Pabrik-pabrik itu memproduksi berbagai jenis senjata untuk didistribusikan kepada Pejuang-pejuang di garis depan. Inilah pabrik senjata pertama milik angkatan perang Indonesia. Yang berdiri Awal 1946. kala meninjau pabrik dan bengkel senjata itu, Bung Karno pun terkagum-kagum.

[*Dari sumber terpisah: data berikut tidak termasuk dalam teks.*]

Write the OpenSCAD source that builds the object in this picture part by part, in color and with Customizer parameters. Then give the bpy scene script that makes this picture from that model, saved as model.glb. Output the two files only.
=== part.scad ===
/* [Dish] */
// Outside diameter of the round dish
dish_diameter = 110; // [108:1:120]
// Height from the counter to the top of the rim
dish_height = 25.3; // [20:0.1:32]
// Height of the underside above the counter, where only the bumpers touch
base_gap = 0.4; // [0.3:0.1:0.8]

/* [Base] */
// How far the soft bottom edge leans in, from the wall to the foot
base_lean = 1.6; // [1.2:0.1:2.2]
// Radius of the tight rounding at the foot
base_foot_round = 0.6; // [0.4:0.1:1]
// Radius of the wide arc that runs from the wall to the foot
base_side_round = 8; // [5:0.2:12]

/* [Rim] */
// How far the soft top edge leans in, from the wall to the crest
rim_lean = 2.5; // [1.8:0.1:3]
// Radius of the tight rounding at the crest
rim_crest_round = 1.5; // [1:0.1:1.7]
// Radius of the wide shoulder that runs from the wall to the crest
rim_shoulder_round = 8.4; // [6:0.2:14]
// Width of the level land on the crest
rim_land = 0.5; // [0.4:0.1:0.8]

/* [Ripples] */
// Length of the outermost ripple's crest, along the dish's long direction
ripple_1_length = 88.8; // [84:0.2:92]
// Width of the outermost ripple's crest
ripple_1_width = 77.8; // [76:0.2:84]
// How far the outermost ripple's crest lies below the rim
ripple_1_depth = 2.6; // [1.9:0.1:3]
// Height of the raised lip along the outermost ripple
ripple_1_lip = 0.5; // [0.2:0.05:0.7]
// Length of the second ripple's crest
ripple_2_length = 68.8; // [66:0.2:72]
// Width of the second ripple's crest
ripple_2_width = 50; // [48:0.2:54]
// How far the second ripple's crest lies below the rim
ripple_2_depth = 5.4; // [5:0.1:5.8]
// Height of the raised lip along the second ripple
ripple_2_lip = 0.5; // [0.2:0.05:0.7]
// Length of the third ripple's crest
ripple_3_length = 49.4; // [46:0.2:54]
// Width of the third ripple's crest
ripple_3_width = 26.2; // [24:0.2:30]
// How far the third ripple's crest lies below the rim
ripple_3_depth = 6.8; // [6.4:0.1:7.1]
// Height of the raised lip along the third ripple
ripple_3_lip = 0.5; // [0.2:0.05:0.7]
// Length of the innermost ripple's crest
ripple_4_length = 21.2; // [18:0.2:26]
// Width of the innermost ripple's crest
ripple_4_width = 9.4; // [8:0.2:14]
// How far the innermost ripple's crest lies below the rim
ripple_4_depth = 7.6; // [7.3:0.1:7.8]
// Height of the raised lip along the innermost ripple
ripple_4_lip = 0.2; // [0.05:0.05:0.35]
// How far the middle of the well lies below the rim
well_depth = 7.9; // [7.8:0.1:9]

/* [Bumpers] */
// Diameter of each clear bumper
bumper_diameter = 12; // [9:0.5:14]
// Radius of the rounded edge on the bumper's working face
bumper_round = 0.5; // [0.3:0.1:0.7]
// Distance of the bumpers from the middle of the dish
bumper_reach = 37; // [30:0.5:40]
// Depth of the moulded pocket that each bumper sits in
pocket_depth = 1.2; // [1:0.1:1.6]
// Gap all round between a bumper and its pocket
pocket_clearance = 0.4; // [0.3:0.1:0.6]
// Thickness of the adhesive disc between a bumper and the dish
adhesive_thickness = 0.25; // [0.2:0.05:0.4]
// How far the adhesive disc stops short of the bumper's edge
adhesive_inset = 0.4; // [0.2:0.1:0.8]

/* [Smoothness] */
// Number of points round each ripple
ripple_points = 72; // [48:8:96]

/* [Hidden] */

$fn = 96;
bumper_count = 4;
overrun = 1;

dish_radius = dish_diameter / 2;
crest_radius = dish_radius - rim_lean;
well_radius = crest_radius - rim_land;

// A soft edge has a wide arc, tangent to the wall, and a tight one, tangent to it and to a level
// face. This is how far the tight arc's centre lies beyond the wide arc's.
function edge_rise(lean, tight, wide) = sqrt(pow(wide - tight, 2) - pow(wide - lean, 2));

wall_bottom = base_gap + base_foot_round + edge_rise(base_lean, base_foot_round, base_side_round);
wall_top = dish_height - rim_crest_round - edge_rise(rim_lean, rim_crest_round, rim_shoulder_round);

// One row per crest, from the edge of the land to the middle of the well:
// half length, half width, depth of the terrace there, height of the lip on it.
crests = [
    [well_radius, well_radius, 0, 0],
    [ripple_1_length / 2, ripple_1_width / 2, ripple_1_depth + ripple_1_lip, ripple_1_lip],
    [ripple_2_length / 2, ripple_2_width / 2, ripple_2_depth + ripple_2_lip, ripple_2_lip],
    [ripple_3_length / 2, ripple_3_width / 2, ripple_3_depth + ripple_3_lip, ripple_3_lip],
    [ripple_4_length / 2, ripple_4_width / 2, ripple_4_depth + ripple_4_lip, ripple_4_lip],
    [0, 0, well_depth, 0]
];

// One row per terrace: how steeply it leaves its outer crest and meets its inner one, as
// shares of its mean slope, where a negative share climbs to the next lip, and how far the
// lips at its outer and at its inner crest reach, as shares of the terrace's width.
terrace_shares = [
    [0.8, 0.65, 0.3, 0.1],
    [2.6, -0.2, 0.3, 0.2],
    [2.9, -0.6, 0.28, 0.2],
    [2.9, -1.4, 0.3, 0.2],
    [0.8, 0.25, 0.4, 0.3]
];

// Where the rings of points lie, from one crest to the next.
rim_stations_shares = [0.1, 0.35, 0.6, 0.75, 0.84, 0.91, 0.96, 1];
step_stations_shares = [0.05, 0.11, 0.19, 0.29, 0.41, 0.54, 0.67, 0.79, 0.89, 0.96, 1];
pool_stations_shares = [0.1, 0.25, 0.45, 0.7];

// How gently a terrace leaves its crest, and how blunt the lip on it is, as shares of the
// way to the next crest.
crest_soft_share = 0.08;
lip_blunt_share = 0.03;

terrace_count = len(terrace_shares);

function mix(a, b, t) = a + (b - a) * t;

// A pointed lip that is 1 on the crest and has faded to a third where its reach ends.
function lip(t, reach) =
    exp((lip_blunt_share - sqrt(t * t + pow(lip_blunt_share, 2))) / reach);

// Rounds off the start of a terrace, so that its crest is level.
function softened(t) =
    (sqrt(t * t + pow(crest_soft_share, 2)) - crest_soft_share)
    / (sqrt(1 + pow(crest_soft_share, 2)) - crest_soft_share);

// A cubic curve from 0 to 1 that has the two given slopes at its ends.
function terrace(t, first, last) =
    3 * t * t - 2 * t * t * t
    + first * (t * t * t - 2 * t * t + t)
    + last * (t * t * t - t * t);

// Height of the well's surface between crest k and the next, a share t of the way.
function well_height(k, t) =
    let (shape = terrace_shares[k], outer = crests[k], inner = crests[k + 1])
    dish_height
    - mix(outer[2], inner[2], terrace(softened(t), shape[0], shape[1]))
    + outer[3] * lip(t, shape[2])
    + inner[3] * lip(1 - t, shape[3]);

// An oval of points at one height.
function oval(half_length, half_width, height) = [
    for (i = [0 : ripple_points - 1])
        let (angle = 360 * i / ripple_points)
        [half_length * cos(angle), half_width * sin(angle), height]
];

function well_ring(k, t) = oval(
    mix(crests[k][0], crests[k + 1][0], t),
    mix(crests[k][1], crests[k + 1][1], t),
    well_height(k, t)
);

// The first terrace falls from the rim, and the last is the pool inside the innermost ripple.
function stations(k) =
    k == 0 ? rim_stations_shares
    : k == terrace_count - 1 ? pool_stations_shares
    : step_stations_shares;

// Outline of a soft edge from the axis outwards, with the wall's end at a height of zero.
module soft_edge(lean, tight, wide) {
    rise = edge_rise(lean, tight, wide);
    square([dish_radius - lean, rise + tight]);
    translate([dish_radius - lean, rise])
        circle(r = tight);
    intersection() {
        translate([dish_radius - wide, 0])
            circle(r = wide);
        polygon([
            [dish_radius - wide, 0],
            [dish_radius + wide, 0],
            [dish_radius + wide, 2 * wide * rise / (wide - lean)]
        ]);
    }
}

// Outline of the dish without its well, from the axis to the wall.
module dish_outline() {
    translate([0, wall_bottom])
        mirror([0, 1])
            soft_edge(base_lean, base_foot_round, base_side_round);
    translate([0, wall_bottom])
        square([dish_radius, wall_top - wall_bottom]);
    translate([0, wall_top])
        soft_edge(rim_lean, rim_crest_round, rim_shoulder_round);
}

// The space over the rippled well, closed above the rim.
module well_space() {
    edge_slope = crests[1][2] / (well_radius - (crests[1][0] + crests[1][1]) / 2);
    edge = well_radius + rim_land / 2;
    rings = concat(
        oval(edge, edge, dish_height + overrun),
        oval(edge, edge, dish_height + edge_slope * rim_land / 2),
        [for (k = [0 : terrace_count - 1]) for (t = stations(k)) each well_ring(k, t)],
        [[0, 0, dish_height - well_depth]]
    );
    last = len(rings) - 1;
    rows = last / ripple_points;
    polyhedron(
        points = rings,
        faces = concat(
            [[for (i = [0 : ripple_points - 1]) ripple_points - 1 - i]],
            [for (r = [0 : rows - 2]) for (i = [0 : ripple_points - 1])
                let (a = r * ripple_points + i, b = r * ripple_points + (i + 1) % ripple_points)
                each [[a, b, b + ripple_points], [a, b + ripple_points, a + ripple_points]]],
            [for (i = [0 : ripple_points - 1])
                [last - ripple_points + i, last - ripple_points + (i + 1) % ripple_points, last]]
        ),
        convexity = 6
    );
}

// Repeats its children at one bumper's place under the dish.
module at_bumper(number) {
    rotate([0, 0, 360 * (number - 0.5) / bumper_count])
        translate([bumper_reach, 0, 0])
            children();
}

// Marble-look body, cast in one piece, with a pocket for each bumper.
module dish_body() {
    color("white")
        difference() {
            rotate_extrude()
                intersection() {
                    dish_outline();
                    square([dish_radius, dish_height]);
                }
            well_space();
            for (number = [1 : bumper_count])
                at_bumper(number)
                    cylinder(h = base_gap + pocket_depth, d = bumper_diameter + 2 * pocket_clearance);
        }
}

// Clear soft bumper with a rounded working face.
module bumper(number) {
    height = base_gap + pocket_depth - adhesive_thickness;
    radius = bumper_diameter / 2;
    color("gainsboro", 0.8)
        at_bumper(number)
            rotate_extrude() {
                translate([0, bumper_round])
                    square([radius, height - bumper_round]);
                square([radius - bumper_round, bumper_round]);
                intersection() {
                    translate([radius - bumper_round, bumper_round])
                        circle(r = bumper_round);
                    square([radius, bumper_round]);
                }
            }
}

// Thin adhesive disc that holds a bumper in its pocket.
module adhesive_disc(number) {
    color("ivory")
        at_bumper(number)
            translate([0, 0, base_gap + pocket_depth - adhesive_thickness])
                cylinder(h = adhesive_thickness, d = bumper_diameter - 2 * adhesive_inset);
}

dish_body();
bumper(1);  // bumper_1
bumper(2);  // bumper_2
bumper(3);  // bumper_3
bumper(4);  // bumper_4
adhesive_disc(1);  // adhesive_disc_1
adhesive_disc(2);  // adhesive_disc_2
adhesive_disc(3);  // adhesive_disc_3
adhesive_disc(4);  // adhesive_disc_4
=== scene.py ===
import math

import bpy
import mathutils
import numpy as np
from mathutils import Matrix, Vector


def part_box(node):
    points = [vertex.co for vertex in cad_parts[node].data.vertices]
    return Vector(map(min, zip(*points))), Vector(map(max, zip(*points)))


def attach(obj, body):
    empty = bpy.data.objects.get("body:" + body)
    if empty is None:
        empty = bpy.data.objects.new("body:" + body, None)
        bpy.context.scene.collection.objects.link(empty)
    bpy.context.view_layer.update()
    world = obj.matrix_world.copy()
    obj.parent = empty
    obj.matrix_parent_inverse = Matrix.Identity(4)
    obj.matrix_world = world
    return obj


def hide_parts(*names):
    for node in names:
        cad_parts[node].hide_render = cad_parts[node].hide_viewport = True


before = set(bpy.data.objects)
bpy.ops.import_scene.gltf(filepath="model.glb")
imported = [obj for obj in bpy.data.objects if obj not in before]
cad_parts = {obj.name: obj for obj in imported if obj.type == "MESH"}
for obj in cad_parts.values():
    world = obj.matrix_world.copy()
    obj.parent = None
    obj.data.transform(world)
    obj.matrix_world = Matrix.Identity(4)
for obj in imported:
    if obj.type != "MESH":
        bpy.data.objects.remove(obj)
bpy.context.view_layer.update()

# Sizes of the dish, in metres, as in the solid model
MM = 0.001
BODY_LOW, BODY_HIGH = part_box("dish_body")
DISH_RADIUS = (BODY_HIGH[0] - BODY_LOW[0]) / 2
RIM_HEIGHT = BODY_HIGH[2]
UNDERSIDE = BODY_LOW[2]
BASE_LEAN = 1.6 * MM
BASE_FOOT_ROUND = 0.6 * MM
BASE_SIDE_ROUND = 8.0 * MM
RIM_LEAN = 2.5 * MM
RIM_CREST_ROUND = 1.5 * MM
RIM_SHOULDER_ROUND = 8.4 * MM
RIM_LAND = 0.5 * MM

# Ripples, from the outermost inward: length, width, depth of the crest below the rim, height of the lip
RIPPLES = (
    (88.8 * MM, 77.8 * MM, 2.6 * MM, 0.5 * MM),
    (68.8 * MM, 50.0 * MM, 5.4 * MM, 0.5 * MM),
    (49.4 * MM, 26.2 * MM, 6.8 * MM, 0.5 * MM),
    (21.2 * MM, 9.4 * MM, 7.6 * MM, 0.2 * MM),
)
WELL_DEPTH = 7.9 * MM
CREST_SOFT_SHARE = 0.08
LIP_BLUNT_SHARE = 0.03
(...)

Namun, pada April 1946 meletus pertempuran laut di Selat Bali, pertempuran laut  pertama yang dilakoni angkatan perang Indonesia. Dan ini pula satu-satunya pertempuran laut yang dimenangkan angkatan perang Indonesia, setidaknya hingga hari ini. Otak pertempuran tersebut adalah Bung Arif.

Selebihnya, pada Agustus 1948 Bung Arif yang lahir pada 1991 di Oizumi Mura Nishitagawa, prefektur  Yamagata, Jepang, pun membentuk satuan tempur Pasukan Gerilya Istimewa (PGI) yang beranggotakan bekas serdadu Jepang, sewaktu gerilya sertra memimpin PGI, Bung Arif pun gugur di Blitar, Jawa Timur. Pusaranya di Taman Makam Pahlawan, Blitar. Tak jauh dari makam Bung Karno.

Agaknya, Bung Karno cukup terkesan dengan sosok Yoshizumi alias Bung Arif. Pada 15 Februari 1958, Bung Karno menulis syair berbunyi:

Kepada sdr Ichiki Tatsuo
dan sdr Yoshizumi Tomegoro
Kemerdekaan bukanlah milik
suatu bangsa sadja, tetapi
milik semua manusia


Oleh pemerintah Jepang, syair ini diukir pada sebuah monumen di kuil Budha Seisho yang berlokasi di sekitar Tokyo Tower, simbol Negara matahari terbit. Orang Jepang pun menyebutnya Soekarno Hi.